О, чего-то именно такого она от этого гостя и ожидала! Его мысли и вопросы стали постепенно и её вопросами.
Гость собирался в ближайшее время в Болонью. Встреча с профессором медицины была неотложной: он должен был ехать срочно и — один — чтобы поучаствовать в некоторых, вероятно рискованных, опытах. Путь в Болонью лежал через столицу папских владений — Рим.
Какой путешественник, приехав в Италию, откажется от Рима!
Перед отъездом в Болонью гость предложил подруге моей съездить вместе на помпеянские раскопки. И хотя она там бывала до того не раз, желание провести целый день в компании столь удивительного человека, давно владевшего не только всеми её думами, но и уже — в чём она не решалась признаться себе, ибо признаться в таком всё-таки было страшно — сердцем, была столь неодолимой, что подруга моя, особо не думая, ответила согласием.
Поехали верхом ранним утром. По дороге посетили Королевский музей во дворце Портичи, где хранилось многое, что нашли в Геркулануме и Помпее, а потом уже отправились, в объезд Неаполя, к оставленному на самих руинах — смотреть мозаики и фрески, действие на которые свежего воздуха было сочтено безопасным.
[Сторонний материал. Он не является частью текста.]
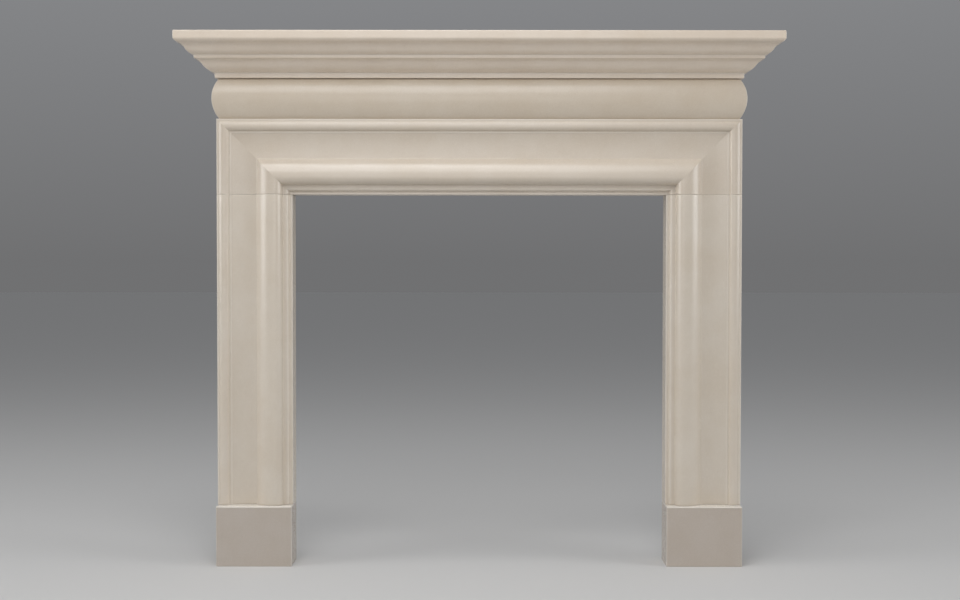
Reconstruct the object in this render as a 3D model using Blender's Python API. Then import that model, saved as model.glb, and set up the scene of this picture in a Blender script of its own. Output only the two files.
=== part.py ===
"""Stone fireplace surround: moulded mantelshelf, cushion frieze, bolection lintel and legs, two plinths.

Metres, +Z up, the front faces -Y, the back is the wall plane and the floor is z = 0.
Seven separate stones stand on and beside each other with a hairline joint between them.
"""
import math

import bmesh
import bpy

# Opening that the surround frames
OPENING_WIDTH = 0.914
OPENING_HEIGHT = 0.907
JOINT = 0.0003

# Bolection moulding: widths of its members, from the outer edge towards the opening
OUTER_FILLET_WIDTH = 0.0065
BEAD_OUTER_WIDTH = 0.012
BEAD_INNER_WIDTH = 0.011
QUIRK_WIDTH = 0.005
COVE_WIDTH = 0.0625
TORUS_OUTER_WIDTH = 0.045
TORUS_INNER_WIDTH = 0.019
INNER_FILLET_WIDTH = 0.0095
CAVETTO_WIDTH = 0.006
EDGE_FILLET_WIDTH = 0.0075

# Bolection moulding: how far each member stands off the wall plane
OUTER_FILLET_FRONT = 0.070
BEAD_FRONT = 0.0745
QUIRK_FRONT = 0.0665
COVE_FRONT = 0.0653
CREASE_FRONT = 0.0632
COVE_HOLLOW = 0.003
TORUS_FRONT = 0.088
INNER_FILLET_FRONT = 0.069
EDGE_FILLET_FRONT = 0.061
ARRIS_EASING = 0.0015

# Bolection moulding: how far each round turns between its foot and its crest, in degrees
BEAD_OUTER_TURN = 62
BEAD_INNER_TURN = 80
TORUS_OUTER_TURN = 57
TORUS_INNER_TURN = 88
CAVETTO_TURN = 70

# Plinth blocks, flush with the sides of the legs
PLINTH_HEIGHT = 0.147
PLINTH_FRONT = 0.0963
PLINTH_EASING = 0.003

# Frieze: its edges stand back from the lintel and its cushion swells past it
FRIEZE_HEIGHT = 0.0982
FRIEZE_SETBACK = 0.006
FRIEZE_SWELL = 0.016

# Mantelshelf members from the bottom up: heights, and projections past the lintel's outer edge
BED_FILLET_HEIGHT = 0.013
BED_FILLET_OUT = 0.003
LOWER_OVOLO_START = 0.0042
LOWER_OVOLO_HEIGHT = 0.022
LOWER_OVOLO_OUT = 0.0315
LOWER_OVOLO_BULGE = 0.0037
LOWER_HOLLOW_HEIGHT = 0.008
LOWER_HOLLOW_BULGE = 0.0015
MIDDLE_FILLET_HEIGHT = 0.008
MIDDLE_FILLET_OUT = 0.0457
UPPER_OVOLO_START = 0.0467
UPPER_OVOLO_HEIGHT = 0.0147
UPPER_OVOLO_OUT = 0.0645
UPPER_OVOLO_BULGE = 0.0026
UPPER_HOLLOW_HEIGHT = 0.0118
UPPER_HOLLOW_OUT = 0.0795
UPPER_HOLLOW_BULGE = 0.002
SHELF_THICKNESS = 0.0263
SHELF_OUT = 0.0875
SHELF_ROUND_HEIGHT = 0.0075
SHELF_ROUND_BULGE = 0.0014
SHELF_EASING = 0.0025

# Sizes that follow from the driving ones
MOULDING_WIDTH = (
    OUTER_FILLET_WIDTH + BEAD_OUTER_WIDTH + BEAD_INNER_WIDTH + QUIRK_WIDTH + COVE_WIDTH
    + TORUS_OUTER_WIDTH + TORUS_INNER_WIDTH + INNER_FILLET_WIDTH + CAVETTO_WIDTH + EDGE_FILLET_WIDTH
)
REVEAL_X = OPENING_WIDTH / 2
OUTER_X = REVEAL_X + MOULDING_WIDTH
LINTEL_TOP = OPENING_HEIGHT + MOULDING_WIDTH
FRIEZE_TOP = LINTEL_TOP + FRIEZE_HEIGHT
BACK_Y = (OUTER_FILLET_FRONT + SHELF_OUT) / 2

# Facets on one member
EASING_STEPS = 4
SMALL_STEPS = 10
LARGE_STEPS = 24
SHARP_ANGLE = 25
MERGE_DISTANCE = 1e-6

STONE_COLOUR = (0.62, 0.54, 0.44)
STONE_ROUGHNESS = 0.42


def bowed(start, end, bulge, steps):
    """Points of a circular arc after start, up to end; a positive bulge lies right of the way it runs."""
    chord = math.dist(start, end)
    along = ((end[0] - start[0]) / chord, (end[1] - start[1]) / chord)
    across = (along[1], -along[0])
    half_turn = 2 * math.atan(2 * bulge / chord)
    radius = chord / (2 * math.sin(half_turn))
    points = []
    for step in range(1, steps + 1):
        angle = half_turn * (2 * step / steps - 1)
        forward = chord / 2 + radius * math.sin(angle)
        sideways = radius * (math.cos(angle) - math.cos(half_turn))
        points.append((
            start[0] + forward * along[0] + sideways * across[0],
            start[1] + forward * along[1] + sideways * across[1],
        ))
    return points


def swelling(foot, crest, turn, steps):
    """Points of an elliptical arc after foot, up to crest, where it ends level after a turn in degrees."""
    full_turn = math.radians(turn)
    reach = (crest[0] - foot[0]) / math.sin(full_turn)
    rise = (crest[1] - foot[1]) / (1 - math.cos(full_turn))
    points = []
    for step in range(1, steps + 1):
        angle = full_turn * (1 - step / steps)
        points.append((crest[0] - reach * math.sin(angle), crest[1] - rise * (1 - math.cos(angle))))
    return points


def falling(crest, foot, turn, steps):
    """The same arc the other way, from a crest down to its foot."""
    rising = [foot] + swelling(foot, crest, turn, steps)
    return rising[::-1][1:]


def quarter_round(corner, inwards):
    """Points that ease the arris at a corner, from the side of the moulding round to its front."""
    points = []
    for step in range(EASING_STEPS + 1):
        angle = math.radians(90) * step / EASING_STEPS
        across = corner[0] + inwards * ARRIS_EASING * (1 - math.cos(angle))
        points.append((across, corner[1] - ARRIS_EASING * (1 - math.sin(angle))))
    return points


def bolection_profile():
    """(distance in from the outer edge, distance off the wall) across lintel and legs."""
    bead_start = OUTER_FILLET_WIDTH
    bead_crest = bead_start + BEAD_OUTER_WIDTH
    quirk_start = bead_crest + BEAD_INNER_WIDTH
    cove_start = quirk_start + QUIRK_WIDTH
    crease = cove_start + COVE_WIDTH
    torus_crest = crease + TORUS_OUTER_WIDTH
    inner_fillet_start = torus_crest + TORUS_INNER_WIDTH
    cavetto_start = inner_fillet_start + INNER_FILLET_WIDTH
    edge_fillet_start = cavetto_start + CAVETTO_WIDTH

    points = quarter_round((0, OUTER_FILLET_FRONT), 1)
    points += [(bead_start, OUTER_FILLET_FRONT)]
    crest = (bead_crest, BEAD_FRONT)
    points += swelling(points[-1], crest, BEAD_OUTER_TURN, SMALL_STEPS)
    points += falling(crest, (quirk_start, QUIRK_FRONT), BEAD_INNER_TURN, SMALL_STEPS)
    points += [(cove_start, QUIRK_FRONT), (cove_start, COVE_FRONT)]
    points += bowed(points[-1], (crease, CREASE_FRONT), COVE_HOLLOW, LARGE_STEPS)
    crest = (torus_crest, TORUS_FRONT)
    points += swelling(points[-1], crest, TORUS_OUTER_TURN, LARGE_STEPS)
    points += falling(crest, (inner_fillet_start, INNER_FILLET_FRONT), TORUS_INNER_TURN, LARGE_STEPS)
    points += [(cavetto_start, INNER_FILLET_FRONT)]
    points += falling(points[-1], (edge_fillet_start, EDGE_FILLET_FRONT), CAVETTO_TURN, SMALL_STEPS)
    points += quarter_round((MOULDING_WIDTH, EDGE_FILLET_FRONT), -1)[::-1]
    return points


def shelf_profile():
    """(projection past the lintel's outer edge, height) of the mantelshelf, from its bed up to its top."""
    level = FRIEZE_TOP + JOINT
    points = [(BED_FILLET_OUT, level)]
    level = FRIEZE_TOP + BED_FILLET_HEIGHT
    points += [(BED_FILLET_OUT, level), (LOWER_OVOLO_START, level)]
    level += LOWER_OVOLO_HEIGHT
    points += bowed(points[-1], (LOWER_OVOLO_OUT, level), LOWER_OVOLO_BULGE, SMALL_STEPS)
    level += LOWER_HOLLOW_HEIGHT
    points += bowed(points[-1], (MIDDLE_FILLET_OUT, level), -LOWER_HOLLOW_BULGE, SMALL_STEPS)
    level += MIDDLE_FILLET_HEIGHT
    points += [(MIDDLE_FILLET_OUT, level), (UPPER_OVOLO_START, level)]
    level += UPPER_OVOLO_HEIGHT
    points += bowed(points[-1], (UPPER_OVOLO_OUT, level), UPPER_OVOLO_BULGE, SMALL_STEPS)
    level += UPPER_HOLLOW_HEIGHT
    points += bowed(points[-1], (UPPER_HOLLOW_OUT, level), -UPPER_HOLLOW_BULGE, SMALL_STEPS)
    shelf_top = level + SHELF_THICKNESS
    points += bowed(points[-1], (SHELF_OUT, level + SHELF_ROUND_HEIGHT), SHELF_ROUND_BULGE, SMALL_STEPS)
    points += [(SHELF_OUT, shelf_top - SHELF_EASING)]
    points += eased_top(SHELF_OUT, shelf_top, SHELF_EASING)
    return points


def frieze_profile():
    """(projection past the lintel's outer edge, height) of the cushion."""
    foot = (-FRIEZE_SETBACK, LINTEL_TOP + JOINT)
    head = (-FRIEZE_SETBACK, FRIEZE_TOP)
    return [foot] + bowed(foot, head, FRIEZE_SWELL, LARGE_STEPS)


def eased_top(out, top, easing):
    """Quarter round that takes the edge off a vertical face under a flat top."""
    points = []
    for step in range(1, EASING_STEPS + 1):
        angle = math.radians(90) * step / EASING_STEPS
        points.append((out - easing * (1 - math.cos(angle)), top - easing * (1 - math.sin(angle))))
    return points


def returned_rings(profile):
    """Rings of a course whose moulding runs along the front and returns, mitred, to the wall at both ends."""
    rings = []
    for out, height in profile:
        x = OUTER_X + out
        front_y = BACK_Y - OUTER_FILLET_FRONT - out
        corners = ((-x, BACK_Y), (-x, front_y), (x, front_y), (x, BACK_Y))
        rings.append([(corner_x, corner_y, height) for corner_x, corner_y in corners])
    return rings


def bolection_section():
    """Closed section of the moulding: its front profile, and the wall plane behind it."""
    front = bolection_profile()
    return front + [(MOULDING_WIDTH, 0), (0, 0)]


def lintel_rings():
    """Sections of the lintel: on the left leg, at both mitres and on the right leg."""
    section = bolection_section()
    left_foot = [(inset - OUTER_X, BACK_Y - front, OPENING_HEIGHT) for inset, front in section]
    left_mitre = [(inset - OUTER_X, BACK_Y - front, LINTEL_TOP - inset) for inset, front in section]
    right_mitre = [(-x, y, z) for x, y, z in left_mitre]
    right_foot = [(-x, y, z) for x, y, z in left_foot]
    return [left_foot, left_mitre, right_mitre, right_foot]


def leg_rings(side):
    """Foot and head of a leg; side is -1 on the left and 1 on the right."""
    section = bolection_section()
    rings = []
    for height in (PLINTH_HEIGHT + JOINT, OPENING_HEIGHT - JOINT):
        rings.append([(side * (OUTER_X - inset), BACK_Y - front, height) for inset, front in section])
    return rings


def plinth_rings(side):
    """Block under a leg, with its top edge eased on the three sides that show."""
    profile = [(0, 0), (0, PLINTH_HEIGHT - PLINTH_EASING)] + eased_top(0, PLINTH_HEIGHT, PLINTH_EASING)
    rings = []
    for out, height in profile:
        front_y = BACK_Y - PLINTH_FRONT - out
        inner = side * (REVEAL_X - out)
        outer = side * (OUTER_X + out)
        corners = ((inner, BACK_Y), (inner, front_y), (outer, front_y), (outer, BACK_Y))
        rings.append([(x, y, height) for x, y in corners])
    return rings


def stone_material(name):
    """Cream stone with a honed surface."""
    material = bpy.data.materials.new(name)
    material.use_nodes = True
    shader = material.node_tree.nodes["Principled BSDF"]
    shader.inputs["Base Color"].default_value = (*STONE_COLOUR, 1)
    shader.inputs["Roughness"].default_value = STONE_ROUGHNESS
    shader.inputs["Metallic"].default_value = 0
    material.diffuse_color = (*STONE_COLOUR, 1)
    return material


def add_stone(name, rings):
    """One closed solid whose rings are joined side by side, with a flat face at each end."""
    shape = bmesh.new()
    rows = [[shape.verts.new(point) for point in ring] for ring in rings]
    for row, next_row in zip(rows, rows[1:]):
        for index in range(len(row)):
            after = (index + 1) % len(row)
            shape.faces.new((row[index], row[after], next_row[after], next_row[index]))
    shape.faces.new(rows[0])
    shape.faces.new(rows[-1])
    bmesh.ops.remove_doubles(shape, verts=shape.verts, dist=MERGE_DISTANCE)
    bmesh.ops.recalc_face_normals(shape, faces=shape.faces)
    mesh = bpy.data.meshes.new(name)
    shape.to_mesh(mesh)
    shape.free()
    mesh.shade_smooth()
    mesh.set_sharp_from_angle(angle=math.radians(SHARP_ANGLE))
    mesh.materials.append(stone_material(name + "_stone"))
    stone = bpy.data.objects.new(name, mesh)
    bpy.context.scene.collection.objects.link(stone)


def build():
    """Lays the seven stones from the floor up."""
    for old in list(bpy.data.objects):
        bpy.data.objects.remove(old, do_unlink=True)
    for name, side in (("left", -1), ("right", 1)):
        add_stone("plinth_" + name, plinth_rings(side))
        add_stone("leg_" + name, leg_rings(side))
    add_stone("lintel", lintel_rings())
    add_stone("frieze", returned_rings(frieze_profile()))
    add_stone("mantelshelf", returned_rings(shelf_profile()))


build()
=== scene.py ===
# %% [markdown]
# # A cream stone fireplace surround
#
# Seven stones make this surround: two plinth blocks, two legs, a lintel, a cushion-shaped frieze and a
# moulded mantelshelf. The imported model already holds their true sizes, so this script only makes
# their surfaces finer and gives them a honed stone finish. The frame is loaded first, because every size
# below is read from it.

# %% Load the fixed frame
import math

import bmesh
import bpy
import numpy as np
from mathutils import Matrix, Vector


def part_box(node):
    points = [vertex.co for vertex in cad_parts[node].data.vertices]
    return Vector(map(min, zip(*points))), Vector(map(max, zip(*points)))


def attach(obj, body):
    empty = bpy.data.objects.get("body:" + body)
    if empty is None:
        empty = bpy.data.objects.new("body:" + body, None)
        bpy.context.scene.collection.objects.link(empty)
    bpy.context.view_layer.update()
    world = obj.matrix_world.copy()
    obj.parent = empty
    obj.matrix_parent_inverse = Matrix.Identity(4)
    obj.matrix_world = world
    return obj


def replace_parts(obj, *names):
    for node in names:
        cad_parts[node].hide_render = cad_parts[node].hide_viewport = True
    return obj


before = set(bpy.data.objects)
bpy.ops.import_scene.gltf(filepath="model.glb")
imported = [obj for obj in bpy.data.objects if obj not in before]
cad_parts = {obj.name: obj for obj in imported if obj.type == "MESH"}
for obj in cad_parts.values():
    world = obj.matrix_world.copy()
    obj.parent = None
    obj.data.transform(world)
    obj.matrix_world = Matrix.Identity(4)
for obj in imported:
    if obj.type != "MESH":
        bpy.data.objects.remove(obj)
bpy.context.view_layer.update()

# %% [markdown]
# ## Sizes of the stones
#
# A mason sets the surround out from a few lines: the opening, the width of the moulding and the heights of
# the courses. All of them are edges of the stones in the frame, so they are read from the stones' boxes
# and not typed again. That way a surface made here can never drift off the stone that it stands for.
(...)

Ближе к руинам ехали вдоль моря. Самое сильное впечатление на подругу мою произвели тогда не предметы искусства, давно ей знакомые, а цвета и формы окружающего, словно преломлённые в искусстве: и то и другое она видела новыми глазами. Чистое синее небо, светло-коричневый дворец Портичи, золотое нежаркое солнце, а за Неаполем и зеленоватое море, с которого дул приятный ветер, тёмная зелень как на склонах гор, так и между горами и морем — там, где растут пинии или лиственные деревья, коричневая земля, сизый Везувий, над которым вился дым, — ни один из цветов не слепящий, все формы мягкие, а там, где, как в созданной человеком архитектуре, есть прямые углы, даже они не казались резкими, выбивающимися из общего ритма. И те же цвета, те же формы проступали на извлечённых из-под пепла мозаиках и фресках.
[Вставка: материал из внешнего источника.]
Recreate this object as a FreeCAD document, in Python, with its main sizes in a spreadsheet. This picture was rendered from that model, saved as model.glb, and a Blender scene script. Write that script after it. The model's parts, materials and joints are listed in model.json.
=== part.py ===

Казалось, видимое отражает то, что лежало в земле, а искусство, разбуженное ото сна, влияет на цвета и формы, которые они сейчас наблюдали. Но как это могло случиться? Неужели жизнь вокруг Везувия и вправду не переменилась за шестнадцать или семнадцать веков? А переменилась ли смерть? И какая сила смогла вернуть почти мёртвое к жизни — да так, что возвращённое по форме и цвету неотличимо от того, что вокруг?
Спутник её хотел осмотреть всё, что было найдено в Доме Фавна; в нём недавно откопали мозаику битвы Великого Александра с Дарием, и её, господа, если вы не слышали, вся Европа обсуждала. Говорят, мозаика — копия более древней картины, чуть не времён самого Александра Великого. Цвета той мозаики кажутся произошедшими от трёх очень близких цветов: это всё оттенки светло-коричневого, жёлто-коричневого и коричнево-красного, словно картину ту залило — из-за спины Александра — светом заходящего солнца. Была в Доме Фавна и другая мозаика: обнажённая белокожая женщина склонилась на грудь загорелому Фавну, и, всё что их разделяет, — кусок зелёной материи; веки женщины сомкнуты. И так они и сидят, господа, в истоме, в близости без близости, и тоже весь облик картины какой-то вечерний. Наконец, если не знаете, найдена была в том доме мозаика с Дионисом — крылатым младенцем, едущим с металлической чашей в руках на полосатом тигре; вокруг шеи тигра сплетено ожерелье из виноградной лозы; а едут они в сумерки, притом по обрыву; фон той картины чёрен. Словно нас предупреждают о тёмном, погибельном в страсти. Вообще этот дом, дом образов страсти — военной, любовной, — дом экстатического опьянения, был одновременно домом вечера, сумерек и даже, наверное, ночи. В которой плясала найденная под пеплом медная статуя Фавна, стоявшая в самом центре дома. Они осматривали этот дом, пробывший шестнадцать или семнадцать веков под остывшим пеплом, как оживший.
— «Пробудить от глубокого оцепенения может сильное чувство, влечение к совершенно на тебя непохожему, — говорил ей спутник, — сродни любви, — говорил ей спутник её на руинах. — Мы ведь по-настоящему любим эти извлечённые из-под земли остатки, и потому в наших руках они пробудились. Надгробие сломано; то, что казалось мёртвым, цветёт. Любовь движет не одним солнцем и другими светилами. Да-да, та самая „l’amor che move il sole e l’altre stelle“[7], как сказал о ней Дант, но и всякой победой над смертью, всяким началом цветения. Вот оно — дивное дело любви!»